Given records ▸

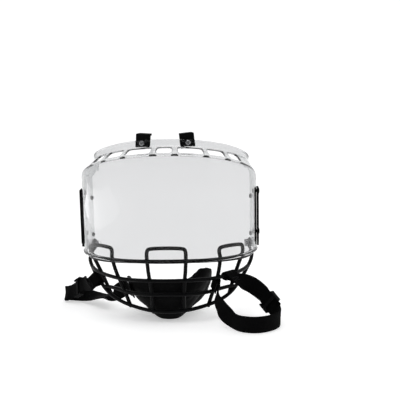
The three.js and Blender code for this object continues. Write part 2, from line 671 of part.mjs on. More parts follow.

--

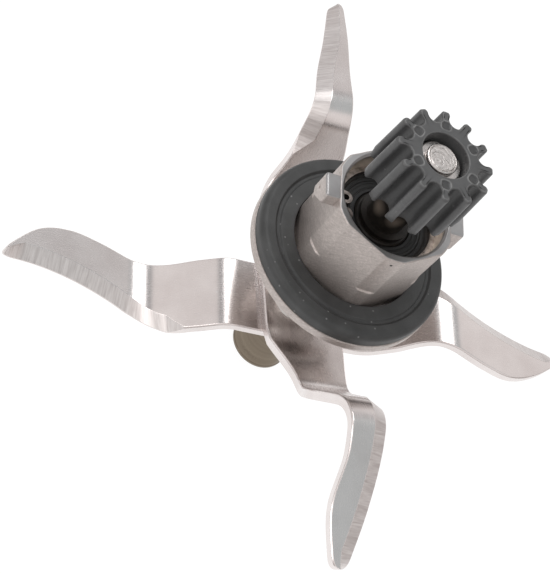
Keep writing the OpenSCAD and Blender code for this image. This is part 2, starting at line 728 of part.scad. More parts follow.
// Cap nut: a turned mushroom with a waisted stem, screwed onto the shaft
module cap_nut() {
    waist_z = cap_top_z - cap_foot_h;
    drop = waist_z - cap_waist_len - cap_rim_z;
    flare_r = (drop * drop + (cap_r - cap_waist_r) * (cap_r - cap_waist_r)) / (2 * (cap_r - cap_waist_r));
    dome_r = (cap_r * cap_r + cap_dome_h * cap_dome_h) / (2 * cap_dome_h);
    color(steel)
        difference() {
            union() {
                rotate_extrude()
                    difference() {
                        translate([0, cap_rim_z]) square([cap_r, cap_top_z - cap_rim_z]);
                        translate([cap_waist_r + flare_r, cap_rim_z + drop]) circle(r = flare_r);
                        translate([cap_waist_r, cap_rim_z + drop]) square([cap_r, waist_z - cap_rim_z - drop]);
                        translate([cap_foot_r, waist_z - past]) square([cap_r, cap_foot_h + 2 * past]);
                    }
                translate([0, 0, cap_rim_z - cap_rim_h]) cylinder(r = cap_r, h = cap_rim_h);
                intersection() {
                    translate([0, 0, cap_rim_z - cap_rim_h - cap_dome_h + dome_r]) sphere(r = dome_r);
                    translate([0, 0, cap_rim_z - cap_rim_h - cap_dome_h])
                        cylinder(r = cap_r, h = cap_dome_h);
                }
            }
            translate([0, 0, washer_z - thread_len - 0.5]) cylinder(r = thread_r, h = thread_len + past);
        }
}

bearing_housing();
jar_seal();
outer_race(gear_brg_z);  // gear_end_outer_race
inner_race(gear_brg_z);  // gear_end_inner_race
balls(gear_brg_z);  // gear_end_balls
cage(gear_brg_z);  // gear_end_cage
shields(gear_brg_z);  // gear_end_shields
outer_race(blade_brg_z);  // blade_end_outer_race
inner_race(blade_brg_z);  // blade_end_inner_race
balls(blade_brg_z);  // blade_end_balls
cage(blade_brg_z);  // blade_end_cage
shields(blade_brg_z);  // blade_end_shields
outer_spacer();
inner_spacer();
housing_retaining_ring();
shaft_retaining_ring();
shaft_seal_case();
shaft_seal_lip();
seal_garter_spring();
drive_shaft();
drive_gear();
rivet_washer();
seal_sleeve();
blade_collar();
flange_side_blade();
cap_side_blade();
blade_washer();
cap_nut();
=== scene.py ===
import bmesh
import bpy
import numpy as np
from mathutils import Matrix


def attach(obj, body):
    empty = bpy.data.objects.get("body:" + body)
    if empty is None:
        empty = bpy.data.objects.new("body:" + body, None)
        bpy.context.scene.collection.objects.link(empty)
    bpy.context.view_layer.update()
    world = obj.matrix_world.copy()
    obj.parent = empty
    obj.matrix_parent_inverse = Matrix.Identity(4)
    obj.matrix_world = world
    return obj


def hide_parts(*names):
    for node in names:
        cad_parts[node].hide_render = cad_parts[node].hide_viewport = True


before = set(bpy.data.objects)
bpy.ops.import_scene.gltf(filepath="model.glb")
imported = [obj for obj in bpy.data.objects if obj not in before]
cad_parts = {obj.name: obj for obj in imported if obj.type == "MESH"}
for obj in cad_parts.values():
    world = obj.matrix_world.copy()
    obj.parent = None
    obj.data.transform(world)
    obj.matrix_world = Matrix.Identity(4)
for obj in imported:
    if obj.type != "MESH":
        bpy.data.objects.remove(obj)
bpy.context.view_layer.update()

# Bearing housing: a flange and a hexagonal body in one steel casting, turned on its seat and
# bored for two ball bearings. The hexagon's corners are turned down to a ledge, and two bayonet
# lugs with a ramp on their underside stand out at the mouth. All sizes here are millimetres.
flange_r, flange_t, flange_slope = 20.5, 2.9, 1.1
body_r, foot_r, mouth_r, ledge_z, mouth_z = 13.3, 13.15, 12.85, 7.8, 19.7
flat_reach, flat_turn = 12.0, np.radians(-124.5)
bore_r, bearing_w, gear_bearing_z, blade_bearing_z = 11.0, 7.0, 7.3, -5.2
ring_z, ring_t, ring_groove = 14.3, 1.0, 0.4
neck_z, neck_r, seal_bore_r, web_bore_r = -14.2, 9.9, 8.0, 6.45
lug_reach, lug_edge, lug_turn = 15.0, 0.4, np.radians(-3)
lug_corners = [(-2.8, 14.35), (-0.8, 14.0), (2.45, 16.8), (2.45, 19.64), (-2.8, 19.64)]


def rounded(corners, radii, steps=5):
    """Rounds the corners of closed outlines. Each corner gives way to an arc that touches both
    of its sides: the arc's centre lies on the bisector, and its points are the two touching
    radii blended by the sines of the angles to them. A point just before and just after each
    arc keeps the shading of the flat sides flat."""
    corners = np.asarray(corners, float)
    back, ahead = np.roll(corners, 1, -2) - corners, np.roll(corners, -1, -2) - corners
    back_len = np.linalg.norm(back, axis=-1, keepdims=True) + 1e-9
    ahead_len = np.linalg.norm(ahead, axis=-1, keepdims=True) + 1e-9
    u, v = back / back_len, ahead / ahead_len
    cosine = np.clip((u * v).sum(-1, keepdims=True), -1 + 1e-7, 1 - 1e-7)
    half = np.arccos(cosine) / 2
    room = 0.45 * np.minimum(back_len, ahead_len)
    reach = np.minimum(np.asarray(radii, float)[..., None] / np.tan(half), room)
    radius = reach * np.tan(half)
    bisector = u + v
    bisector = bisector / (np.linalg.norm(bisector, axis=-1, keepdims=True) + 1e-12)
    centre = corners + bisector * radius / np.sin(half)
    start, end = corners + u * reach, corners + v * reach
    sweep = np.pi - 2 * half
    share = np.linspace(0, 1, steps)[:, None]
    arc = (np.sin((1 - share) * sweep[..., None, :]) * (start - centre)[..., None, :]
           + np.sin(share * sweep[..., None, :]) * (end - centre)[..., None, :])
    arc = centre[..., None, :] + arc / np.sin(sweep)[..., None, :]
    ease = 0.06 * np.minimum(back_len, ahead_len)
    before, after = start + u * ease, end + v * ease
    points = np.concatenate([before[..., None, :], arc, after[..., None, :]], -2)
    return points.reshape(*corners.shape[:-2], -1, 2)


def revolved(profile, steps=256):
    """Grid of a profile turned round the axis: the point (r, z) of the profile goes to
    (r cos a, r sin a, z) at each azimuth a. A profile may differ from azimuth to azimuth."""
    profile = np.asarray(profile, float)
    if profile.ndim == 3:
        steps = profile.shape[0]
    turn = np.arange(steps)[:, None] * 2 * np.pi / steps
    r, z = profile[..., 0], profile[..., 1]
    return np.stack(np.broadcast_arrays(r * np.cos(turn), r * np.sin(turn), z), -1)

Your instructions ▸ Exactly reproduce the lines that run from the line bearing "bearing_housing();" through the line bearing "bpy.data.objects.remove(obj)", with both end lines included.

Task response ▸
bearing_housing();
jar_seal();
outer_race(gear_brg_z);  // gear_end_outer_race
inner_race(gear_brg_z);  // gear_end_inner_race
balls(gear_brg_z);  // gear_end_balls
cage(gear_brg_z);  // gear_end_cage
shields(gear_brg_z);  // gear_end_shields
outer_race(blade_brg_z);  // blade_end_outer_race
inner_race(blade_brg_z);  // blade_end_inner_race
balls(blade_brg_z);  // blade_end_balls
cage(blade_brg_z);  // blade_end_cage
shields(blade_brg_z);  // blade_end_shields
outer_spacer();
inner_spacer();
housing_retaining_ring();
shaft_retaining_ring();
shaft_seal_case();
shaft_seal_lip();
seal_garter_spring();
drive_shaft();
drive_gear();
rivet_washer();
seal_sleeve();
blade_collar();
flange_side_blade();
cap_side_blade();
blade_washer();
cap_nut();
=== scene.py ===
import bmesh
import bpy
import numpy as np
from mathutils import Matrix


def attach(obj, body):
    empty = bpy.data.objects.get("body:" + body)
    if empty is None:
        empty = bpy.data.objects.new("body:" + body, None)
        bpy.context.scene.collection.objects.link(empty)
    bpy.context.view_layer.update()
    world = obj.matrix_world.copy()
    obj.parent = empty
    obj.matrix_parent_inverse = Matrix.Identity(4)
    obj.matrix_world = world
    return obj


def hide_parts(*names):
    for node in names:
        cad_parts[node].hide_render = cad_parts[node].hide_viewport = True


before = set(bpy.data.objects)
bpy.ops.import_scene.gltf(filepath="model.glb")
imported = [obj for obj in bpy.data.objects if obj not in before]
cad_parts = {obj.name: obj for obj in imported if obj.type == "MESH"}
for obj in cad_parts.values():
    world = obj.matrix_world.copy()
    obj.parent = None
    obj.data.transform(world)
    obj.matrix_world = Matrix.Identity(4)
for obj in imported:
    if obj.type != "MESH":
        bpy.data.objects.remove(obj)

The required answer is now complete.